Todo este conjunto de acções exigiria uma grande mobilização popular e patriótica. Durante algum tempo o país seria declarado a besta negra a ser ostracizada pela comunidade internacional (eufemismo para capital financeiro internacional). Mas valeria a pena pois o futuro que eles nos propõem é muito pior como se verifica nos exemplos actuais da Grécia e da Irlanda. Em contrapartida, há também o exemplo altamente positivo da Islândia . Um povo que soube mobilizar-se e um Presidente da República digno tiveram a coragem e a lucidez de dizerem não à escravatura que o capital financeiro mundial lhe queria impor.

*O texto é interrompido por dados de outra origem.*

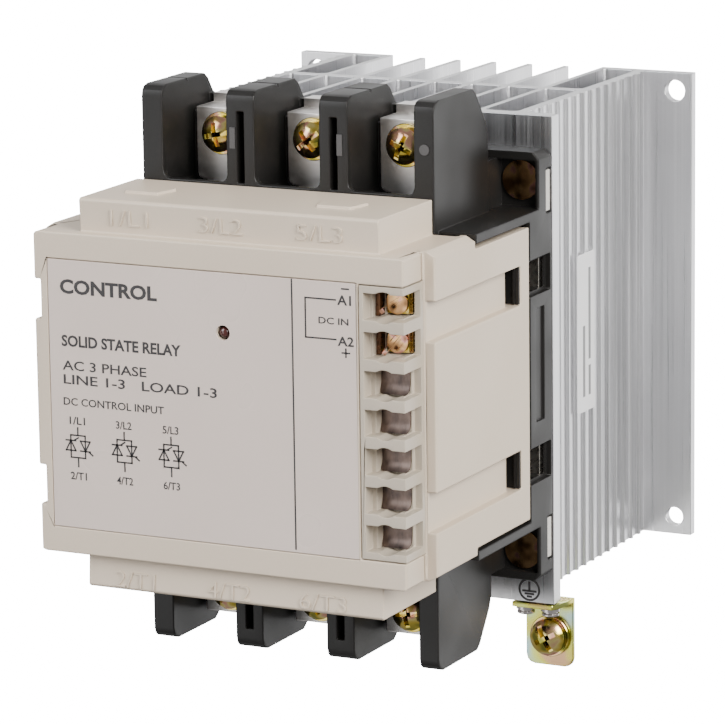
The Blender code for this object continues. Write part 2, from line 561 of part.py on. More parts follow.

A alternativa portanto pode ser concebida. Seria triste que as forças progressistas portuguesas, por timidez, falta de imaginação ou possibilismos , não tivessem a coragem de propô-la e bater-se por ela – inclusive nas próximas eleições. Mesmo que saiam derrotadas, têm o dever de dizer a verdade: não há caminho alternativo porque todas as alternativas são piores como demonstram as medidas brutais agora sofridas pelos povos grego e irlandês. Hoje começa a haver um movimento à escala europeia pela liquidação das amarras que prendem os povos ao capital financeiro mundial, amarras de que o euro é instrumento. Meias medidas, como propostas acerca de uma eventual renegociação, nada resolvem. O capital financeiro não quer renegociar nada: ele dita as suas condições. A neo-escravização pela dívida é uma realidade antiga entre muitos países do Terceiro Mundo. Agora chega a vez dos europeus. Cedo ou tarde, em Portugal e nos demais países, isso será compreendido. Os momentos de crise também podem ser de novas oportunidades para o avanço das sociedades.